Other schools have switched with better results. North Community High School in Minneapolis, for example, found that it made $4,000 a year more selling water in its vending machines than it did selling soft drinks.

The biggest school nutrition experiment is under way in California, where coalitions of parents, students and pro-nutrition groups won a state-wide ban on soft drinks in elementary and middle schools, which went into effect in July. Nearly 40 percent of elementary schools nationwide have deals with soft-drink companies, according to the study.

“We know that children learn from what we tell them, but we need to remember they also learn from what we sell them,” said Harold Goldstein, executive director for the ban’s leading promoter, the California Center for Public Health Advocacy.

Soft-drink companies maintain that banning products isn’t an effective strategy for curbing obesity.

“We need to teach people how to make their own choices, and you don’t teach people things just by restricting them,” said Kathleen Dezio, a spokeswoman for the American Beverage Association in Washington. “We believe students need choice in order to be taught what a healthy lifestyle is.”
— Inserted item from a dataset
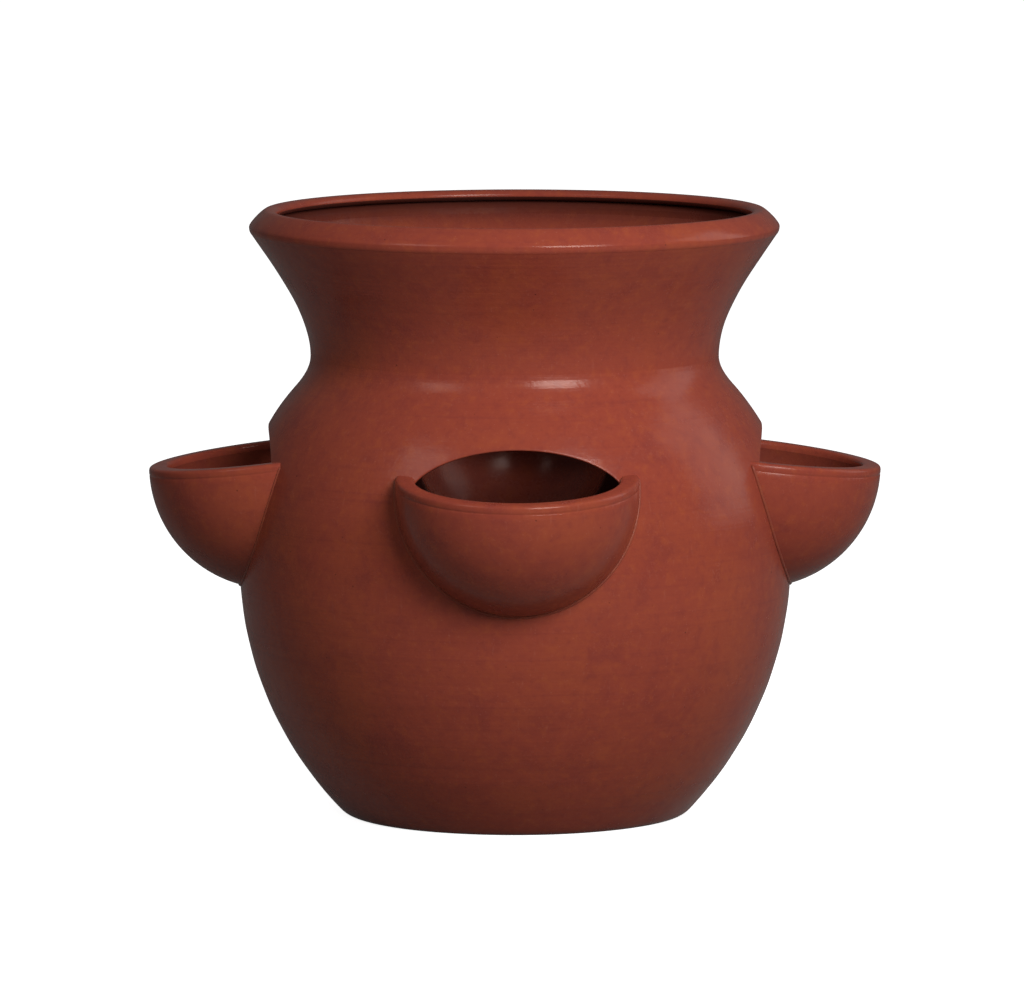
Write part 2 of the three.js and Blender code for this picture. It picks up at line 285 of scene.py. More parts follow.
def jar_face(jar, z):
    """Outer radius and lean (change of radius per metre of height) of the jar at heights z.

    Up to the widest ring the profile is one circle: widest - arc + sqrt(arc^2 - below^2), upright at
    that ring. Above it a cubic Hermite curve in z runs through the shoulder, waist and neck rings.
    """
    z = np.asarray(z, float)
    inset = jar.belly_radius - jar.foot_radius
    arc = (inset**2 + jar.belly_rise**2) / (2 * inset)
    below = np.clip(jar.belly_rise - z, 0, None)
    reach = np.sqrt(arc**2 - below**2)
    heights = np.array([jar.belly_rise, WAIST_Z - jar.waist_rise, WAIST_Z, NECK_Z])
    radii = np.array([jar.belly_radius, jar.shoulder_radius, jar.waist_radius, jar.neck_radius])
    leans = np.array([0, jar.shoulder_lean, 0, jar.neck_lean])
    ring = np.clip(np.searchsorted(heights, z) - 1, 0, len(heights) - 2)
    span = heights[ring + 1] - heights[ring]
    t = np.clip((z - heights[ring]) / span, 0, 1)
    radius = (
        (2 * t**3 - 3 * t**2 + 1) * radii[ring]
        + (t**3 - 2 * t**2 + t) * span * leans[ring]
        + (3 * t**2 - 2 * t**3) * radii[ring + 1]
        + (t**3 - t**2) * span * leans[ring + 1]
    )
    lean = (
        (6 * t**2 - 6 * t) * (radii[ring] - radii[ring + 1]) / span
        + (3 * t**2 - 4 * t + 1) * leans[ring]
        + (3 * t**2 - 2 * t) * leans[ring + 1]
    )
    on_belly = z <= jar.belly_rise
    return (
        np.where(on_belly, jar.belly_radius - arc + reach, radius),
        np.where(on_belly, below / reach, lean),
    )


def wall_radius(jar, z, depth=0.0):
    """Radius at heights z of the surface that lies depth behind the outer face."""
    radius, lean = jar_face(jar, z)
    return radius - depth * np.hypot(1, lean)


def thrown(jar, turn, z):
    """How far the thrown wall stands out at angle turn and height z.

    Slow waves that drift with height, and the spiral that the fingers leave: unevenness times the sum
    of share * sin(count * turn + drift * z + start) and finger share * sin(turn + tau * z / pitch).
    """
    waves = sum(part * np.sin(count * turn + drift * z + start) for part, count, drift, start in WAVES)
    spiral = np.sin(turn + math.tau * z / jar.finger_pitch)
    return jar.unevenness * (waves + FINGER_SHARE * spiral)


def jar_points(jar, turn, z, radius):
    """Points at angle turn (0 in front, growing towards +X), height z and radius on the uneven jar."""
    radius = radius + thrown(jar, turn, z)
    turn, z, radius = np.broadcast_arrays(turn, z, radius)
    return np.stack([radius * np.sin(turn), -radius * np.cos(turn), z], axis=-1)


def wall_rows(jar, low, high, depth=0.0):
    """Profile (radius, height) of the surface at that depth from low to high, in even steps."""
    rows = max(2, round((high - low) / ROW_PITCH) + 1)
    z = np.linspace(low, high, rows)
    return np.stack([wall_radius(jar, z, depth), z], axis=-1)


def bezier(*controls):
    """Points of the Bezier curve with those controls: each step mixes neighbouring controls by t."""
    t = np.linspace(0, 1, CURVE_STEPS)[:, None, None]
    points = np.broadcast_to(np.array(controls, float), (CURVE_STEPS, len(controls), 2))
    while points.shape[1] > 1:
        points = points[:, :-1] * (1 - t) + points[:, 1:] * t
    return points[:, 0]


# ---- Meshes ----


def grid_quads(rows, columns, wrap_rows=False, wrap_columns=False):
    """Quads of a grid of points numbered row by row, closed along either way if asked."""
    row = np.arange(rows if wrap_rows else rows - 1)
    column = np.arange(columns if wrap_columns else columns - 1)
    row, column = np.meshgrid(row, column, indexing="ij")
    below, beside = (row + 1) % rows, (column + 1) % columns
    corners = [row * columns + column, row * columns + beside]
    corners += [below * columns + beside, below * columns + column]
    return np.stack(corners, axis=-1).reshape(-1, 4)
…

Students, parents and officials who’ve fought school nutrition wars say resistance arises on several fronts.

Among them are contracts with vendors tend to make school officials promoters of their products.

Since 2002, the Charleston County School District in South Carolina has been defending a five-year, $8.1 million contract with Pepsi over parents’ objections.

“The district just says they are giving the kids what they want and that soft drinks have been in schools for years,” said Doug Bostick, a parent of two students in Charleston schools. “There’s a whole host of excuses.”

Katie McClure, the contract administrator for Charleston’s schools, said the vending machines remain off during lunchtime and also sell juices and water.

Goldstein, of the California Center for Public Health Advocacy, is unimpressed.

“Soft drink-sponsored schools are basically selling the health of their students to balance their bottom line,” he said.

Another problem is that controlling school cafeterias doesn’t control what students eat.

“Right around the corner, there’s a 7-11 and a McDonalds,” said Montgomery-Blair’s Frey. “If a kid wants soda, they can just bring it in.”

Students are supposed to stay on campus during lunchtime, Gainous reported, but they don’t.

Moreover, schools become dependent on vending contracts to ease tight budgets.

Wootan, of the Center for Science in the Public Interest, suggested car washes and raffles to make up for some of the lost revenue, but the idea didn’t go over well with students.

“Students already feel like they spend too much of their time at school,” said Montgomery-Blair junior Chris Consolino. “They wouldn’t give up any more of their free time, and even if they did, it wouldn’t be enough.”

In the end, since dietary patterns are set at home, nutrition is really a parental responsibility.

“It’s the parent who should be talking to their kids about what and what not to eat,” Gainous said. “By high school, eating patterns are already set. It doesn’t make a difference to just not have junk food in schools.”

The study concluded that schools, parents, kids, vendors and advertisers all bear responsibility for childhood obesity.

“There is no single group that owns this problem and no single group has the solution,” said George Flores, a contributor to the institute’s report. “We all need to work to create the most nutritious environment possible in our schools.”